Stored data

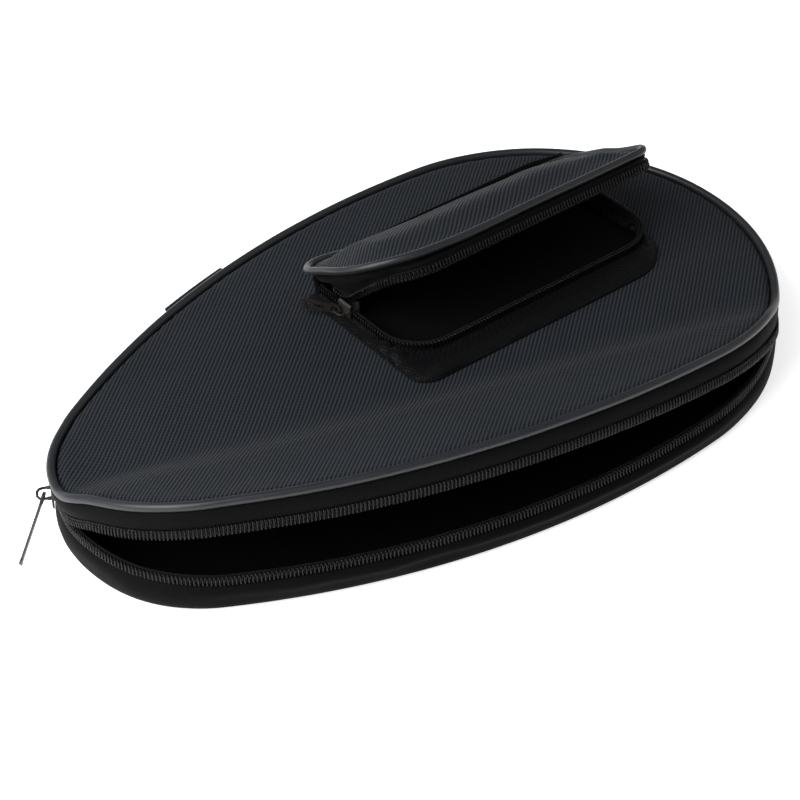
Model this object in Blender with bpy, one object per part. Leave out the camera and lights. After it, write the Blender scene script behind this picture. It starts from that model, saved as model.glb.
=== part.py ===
"""Soft zip case for a table tennis bat, lying flat with its near half lifted open.

The case is a teardrop: a wide round end at +X, a narrow round end at -X.
The near half of the top hinges up along a fold between the two ends of the open zip.
A ball pocket stands on the far half; its lid is propped open on its rear seam.
Lengths are metres, +Z is up and the underside of the case is at Z = 0.
"""

import math

import bmesh
import bpy
from mathutils import Matrix, Vector

MM = 0.001

# where the centre of the wide end lies, so that the whole object is centred on the origin
CASE_X = 0.067896
CASE_Y = 0.000253

# plan outline, measured at the centre of the piping
WIDE_RADIUS = 86.5 * MM
TIP_RADIUS = 51.3 * MM
CENTRE_DISTANCE = 155.6 * MM
SIDE_RADIUS = 322.0 * MM

# heights of the two shells
PIPING_RADIUS = 1.7 * MM
TOP_PIPING_Z = 28.8 * MM
TOP_PANEL_Z = 28.9 * MM
PANEL_HALF = 1.5 * MM
SPLIT_Z = 16.7 * MM
SPLIT_GAP = 1.0 * MM
ROW_HEIGHT = 4.0 * MM
GAP = 0.3 * MM

# the fold of the lifted half, and how far it is open at rest
FOLD_LEFT = 163.7
FOLD_RIGHT = -43.3
FOLD_Z = 30.6 * MM
REST_OPEN = 17.4

# where the zip ends on the far side, and where the slider stands
ZIP_FAR_END = 101.5
LOOP_START = 102.0
LOOP_STOP = 107.5
SLIDER_ANGLE = 151.5

# ball pocket, in plan around the wide end's centre; its lid is given as it lies when closed
BASE = (-76.2 * MM, 52.0 * MM, -21.5 * MM, 44.0 * MM)
MOUTH = (-73.0 * MM, 48.5 * MM, -11.0 * MM, 43.0 * MM)
LID = (-86.0 * MM, 46.0 * MM, -10.0 * MM, 44.0 * MM)
LID_CORNERS = (26.0 * MM, 7.0 * MM, 12.0 * MM, 14.0 * MM)
MOUTH_Z = 36.0 * MM
MOUTH_GAP = 0.8 * MM
SMALL_ROW = 3.8 * MM
LID_PIPING_Z = 45.6 * MM
LID_PIPE = 1.6 * MM
LID_HINGE_Y = 46.5 * MM
LID_HINGE_Z = 43.0 * MM
LID_OPEN = 27.4
SMALL_SLIDER_Y = 25.0 * MM


def clear_scene():
    for thing in list(bpy.data.objects):
        bpy.data.objects.remove(thing)
    for group in list(bpy.data.collections):
        bpy.data.collections.remove(group)


clear_scene()
PARTS = bpy.data.collections.new("paddle_case")
HELPERS = bpy.data.collections.new("paddle_case_cutters")
bpy.context.scene.collection.children.link(PARTS)
bpy.context.scene.collection.children.link(HELPERS)
HELPERS.hide_render = True


def material(name, colour, roughness, metallic=0.0):
    made = bpy.data.materials.new(name)
    made.use_nodes = True
    shader = made.node_tree.nodes["Principled BSDF"]
    shader.inputs["Base Color"].default_value = (*colour, 1.0)
    shader.inputs["Roughness"].default_value = roughness
    shader.inputs["Metallic"].default_value = metallic
    return made


NYLON = material("woven_nylon", (0.030, 0.034, 0.044), 0.75)
SATIN = material("gusset_fabric", (0.020, 0.021, 0.025), 0.55)
VINYL = material("piping_vinyl", (0.055, 0.058, 0.064), 0.42)
TAPE = material("zip_tape", (0.022, 0.023, 0.026), 0.80)
COIL = material("zip_coil", (0.040, 0.041, 0.044), 0.40)
LINING = material("lining_cloth", (0.012, 0.012, 0.013), 0.92)
METAL = material("blackened_metal", (0.055, 0.052, 0.052), 0.35, 0.9)


def place(thing, name, look, parent=None):
    thing.name = name
    thing.data.name = name
    PARTS.objects.link(thing)
    thing.data.materials.clear()
    thing.data.materials.append(look)
    if parent is not None:
        thing.parent = parent
    return thing


def rounded(thing):
    for face in thing.data.polygons:
        face.use_smooth = True
    thing.data.set_sharp_from_angle(angle=math.radians(40))


def empty(name, matrix, parent=None):
    made = bpy.data.objects.new(name, None)
    PARTS.objects.link(made)
    made.parent = parent
    made.matrix_world = matrix
    return made


def side_arc():
    """Centre of the long side arc, and the normal angles where it meets the two round ends."""
    wide = SIDE_RADIUS - WIDE_RADIUS
    tip = SIDE_RADIUS - TIP_RADIUS
    x = (tip**2 - wide**2 - CENTRE_DISTANCE**2) / (2 * CENTRE_DISTANCE)
    y = -math.sqrt(wide**2 - x**2)
    start = math.degrees(math.atan2(-y, -x))
    end = math.degrees(math.atan2(-y, -CENTRE_DISTANCE - x))
    return x, y, start, end


SIDE_X, SIDE_Y, SIDE_START, SIDE_END = side_arc()


def edge_point(angle, offset=0.0):
    """Point of the case outline whose outward normal points at this angle, moved out by offset."""
    turn = (angle + 180.0) % 360.0 - 180.0
    size = abs(turn)
    mirror = 1.0 if turn >= 0.0 else -1.0
    if size <= SIDE_START:
        x, y, radius = 0.0, 0.0, WIDE_RADIUS
    elif size <= SIDE_END:
        x, y, radius = SIDE_X, SIDE_Y, SIDE_RADIUS
    else:
        x, y, radius = -CENTRE_DISTANCE, 0.0, TIP_RADIUS
    reach = radius + offset
    across = x + reach * math.cos(math.radians(size))
    along = y + reach * math.sin(math.radians(size))
    return Vector((across + CASE_X, mirror * along + CASE_Y, 0.0))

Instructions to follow
Write out each line of the data above again, exactly as given.

Complete response
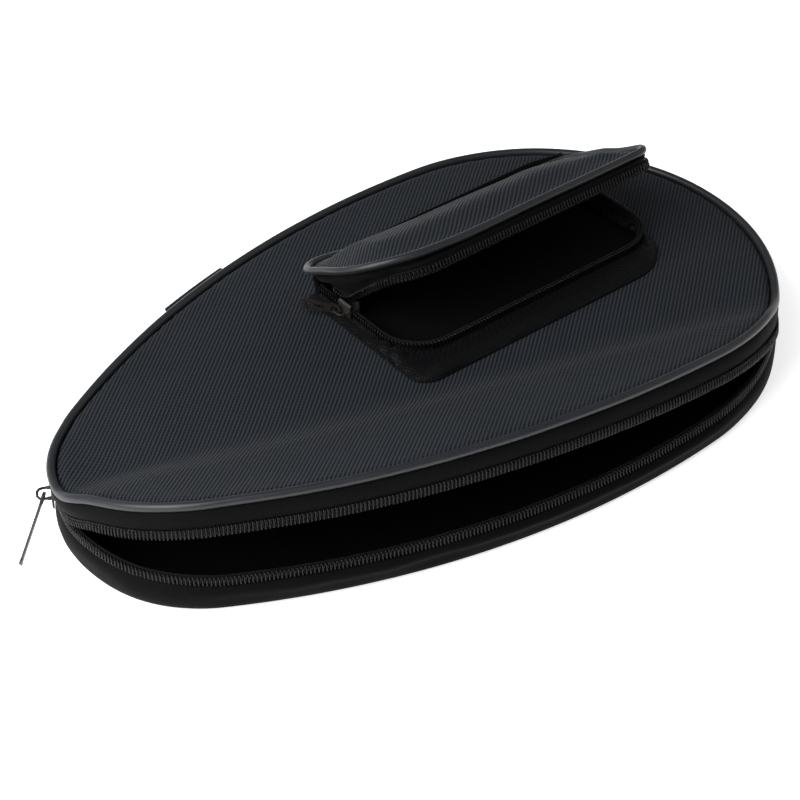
Model this object in Blender with bpy, one object per part. Leave out the camera and lights. After it, write the Blender scene script behind this picture. It starts from that model, saved as model.glb.
=== part.py ===
"""Soft zip case for a table tennis bat, lying flat with its near half lifted open.

The case is a teardrop: a wide round end at +X, a narrow round end at -X.
The near half of the top hinges up along a fold between the two ends of the open zip.
A ball pocket stands on the far half; its lid is propped open on its rear seam.
Lengths are metres, +Z is up and the underside of the case is at Z = 0.
"""

import math

import bmesh
import bpy
from mathutils import Matrix, Vector

MM = 0.001

# where the centre of the wide end lies, so that the whole object is centred on the origin
CASE_X = 0.067896
CASE_Y = 0.000253

# plan outline, measured at the centre of the piping
WIDE_RADIUS = 86.5 * MM
TIP_RADIUS = 51.3 * MM
CENTRE_DISTANCE = 155.6 * MM
SIDE_RADIUS = 322.0 * MM

# heights of the two shells
PIPING_RADIUS = 1.7 * MM
TOP_PIPING_Z = 28.8 * MM
TOP_PANEL_Z = 28.9 * MM
PANEL_HALF = 1.5 * MM
SPLIT_Z = 16.7 * MM
SPLIT_GAP = 1.0 * MM
ROW_HEIGHT = 4.0 * MM
GAP = 0.3 * MM

# the fold of the lifted half, and how far it is open at rest
FOLD_LEFT = 163.7
FOLD_RIGHT = -43.3
FOLD_Z = 30.6 * MM
REST_OPEN = 17.4

# where the zip ends on the far side, and where the slider stands
ZIP_FAR_END = 101.5
LOOP_START = 102.0
LOOP_STOP = 107.5
SLIDER_ANGLE = 151.5

# ball pocket, in plan around the wide end's centre; its lid is given as it lies when closed
BASE = (-76.2 * MM, 52.0 * MM, -21.5 * MM, 44.0 * MM)
MOUTH = (-73.0 * MM, 48.5 * MM, -11.0 * MM, 43.0 * MM)
LID = (-86.0 * MM, 46.0 * MM, -10.0 * MM, 44.0 * MM)
LID_CORNERS = (26.0 * MM, 7.0 * MM, 12.0 * MM, 14.0 * MM)
MOUTH_Z = 36.0 * MM
MOUTH_GAP = 0.8 * MM
SMALL_ROW = 3.8 * MM
LID_PIPING_Z = 45.6 * MM
LID_PIPE = 1.6 * MM
LID_HINGE_Y = 46.5 * MM
LID_HINGE_Z = 43.0 * MM
LID_OPEN = 27.4
SMALL_SLIDER_Y = 25.0 * MM


def clear_scene():
    for thing in list(bpy.data.objects):
        bpy.data.objects.remove(thing)
    for group in list(bpy.data.collections):
        bpy.data.collections.remove(group)


clear_scene()
PARTS = bpy.data.collections.new("paddle_case")
HELPERS = bpy.data.collections.new("paddle_case_cutters")
bpy.context.scene.collection.children.link(PARTS)
bpy.context.scene.collection.children.link(HELPERS)
HELPERS.hide_render = True


def material(name, colour, roughness, metallic=0.0):
    made = bpy.data.materials.new(name)
    made.use_nodes = True
    shader = made.node_tree.nodes["Principled BSDF"]
    shader.inputs["Base Color"].default_value = (*colour, 1.0)
    shader.inputs["Roughness"].default_value = roughness
    shader.inputs["Metallic"].default_value = metallic
    return made


NYLON = material("woven_nylon", (0.030, 0.034, 0.044), 0.75)
SATIN = material("gusset_fabric", (0.020, 0.021, 0.025), 0.55)
VINYL = material("piping_vinyl", (0.055, 0.058, 0.064), 0.42)
TAPE = material("zip_tape", (0.022, 0.023, 0.026), 0.80)
COIL = material("zip_coil", (0.040, 0.041, 0.044), 0.40)
LINING = material("lining_cloth", (0.012, 0.012, 0.013), 0.92)
METAL = material("blackened_metal", (0.055, 0.052, 0.052), 0.35, 0.9)


def place(thing, name, look, parent=None):
    thing.name = name
    thing.data.name = name
    PARTS.objects.link(thing)
    thing.data.materials.clear()
    thing.data.materials.append(look)
    if parent is not None:
        thing.parent = parent
    return thing


def rounded(thing):
    for face in thing.data.polygons:
        face.use_smooth = True
    thing.data.set_sharp_from_angle(angle=math.radians(40))


def empty(name, matrix, parent=None):
    made = bpy.data.objects.new(name, None)
    PARTS.objects.link(made)
    made.parent = parent
    made.matrix_world = matrix
    return made


def side_arc():
    """Centre of the long side arc, and the normal angles where it meets the two round ends."""
    wide = SIDE_RADIUS - WIDE_RADIUS
    tip = SIDE_RADIUS - TIP_RADIUS
    x = (tip**2 - wide**2 - CENTRE_DISTANCE**2) / (2 * CENTRE_DISTANCE)
    y = -math.sqrt(wide**2 - x**2)
    start = math.degrees(math.atan2(-y, -x))
    end = math.degrees(math.atan2(-y, -CENTRE_DISTANCE - x))
    return x, y, start, end


SIDE_X, SIDE_Y, SIDE_START, SIDE_END = side_arc()


def edge_point(angle, offset=0.0):
    """Point of the case outline whose outward normal points at this angle, moved out by offset."""
    turn = (angle + 180.0) % 360.0 - 180.0
    size = abs(turn)
    mirror = 1.0 if turn >= 0.0 else -1.0
    if size <= SIDE_START:
        x, y, radius = 0.0, 0.0, WIDE_RADIUS
    elif size <= SIDE_END:
        x, y, radius = SIDE_X, SIDE_Y, SIDE_RADIUS
    else:
        x, y, radius = -CENTRE_DISTANCE, 0.0, TIP_RADIUS
    reach = radius + offset
    across = x + reach * math.cos(math.radians(size))
    along = y + reach * math.sin(math.radians(size))
    return Vector((across + CASE_X, mirror * along + CASE_Y, 0.0))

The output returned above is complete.